Last week, we had indicated a volatile outlook for the Nifty; in line with our expectation the Nifty swung wildly though ended sharply lower against the previous week close.
Follow up
We had advised a bull call-spread strategy by buying 3500-strike calls at Rs 49.50 and selling the 3550-strike at Rs 31.70 with a net debit of Rs 17.80. Considering the opening prices (Rs 55 and Rs 50) of the options and the closing prices (Rs 16 and Rs 10) respectively, the position is at break-even levels.
Outlook
This week also, we expect the Nifty to remain volatile as sentiment indicators such as implied volatility and put/call ratio point towards that. A dip below the 3300 level could take the Nifty sharply down to 3200 level.
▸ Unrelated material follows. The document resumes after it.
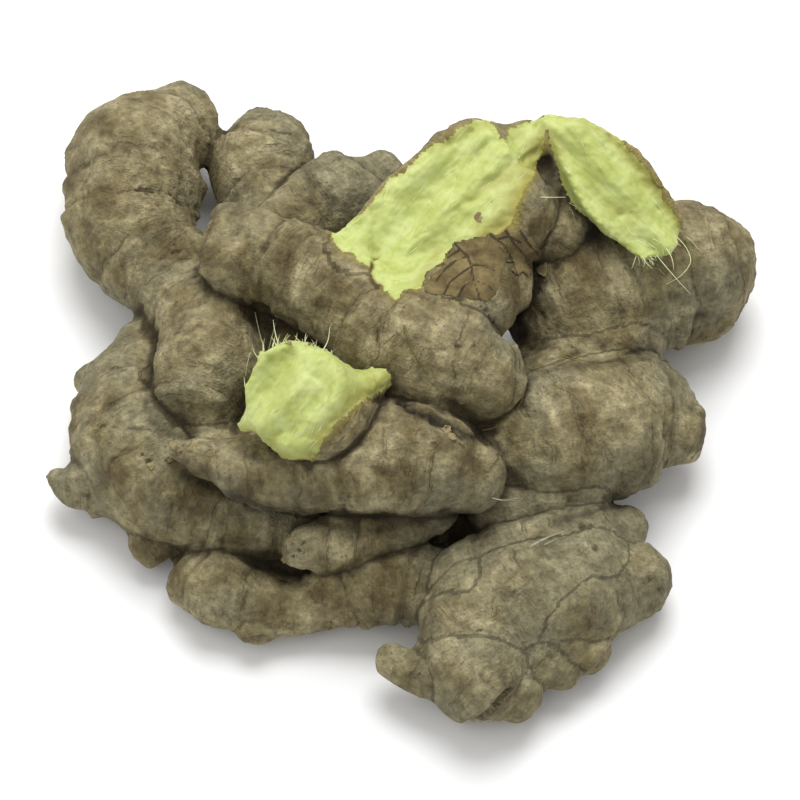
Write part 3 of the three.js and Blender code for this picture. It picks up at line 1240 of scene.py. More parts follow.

On the other hand, if the Nifty is able to sustain at current levels and pierce the 3375-mark, it could reach up to 3470-75 levels. Since the undertone turned weak, we expect the Nifty to remain on the negative territory.
Strategy
We advice investors to go short on Nifty if it dips below 3300 levels keeping the stop-loss levels at the day's high level at the time of entering into a deal. The stop-loss level has to be adjusted progressively so as to avoid loss. Since the gap is wide in the above strategy, investors may consider long straddle strategy; this can be initiated by buying the 3300-strikes of call (at Rs 84.80) and put (Rs 40.40) respectively. This strategy is used when one expects wild swings in the price but unsure of direction. The greatest risk in this case is that if the price remains stable then the options become valueless.
Volatility view
The implied volatility levels witnessed wild swings. While puts IV declined to 15 per cent against last week levels of 20 per cent, the calls IV jumped to 43 per cent (21 per cent). During intra-week, while puts IV dipped to as low as 2.75 per cent, the calls IV skyrocketed to 72 per cent. This shows that the Nifty is in most unstable zone. Further, annualised volatility on Nifty also moved higher to 24.09 per cent (20.73 per cent), signalling a sharp swings in Nifty.
Put/call ratio
Open interest put/call ratio decreased to 1.16 (1.57), while volume-wise PCR to 1.10 (1.2). The decrease in open interest levels also indicates that lot of squaring up activity took place on the puts side when the market slumped sharply in a volatile trading. (The opinion expressed in this column is based on technical analysis. There is risk of loss in trading.)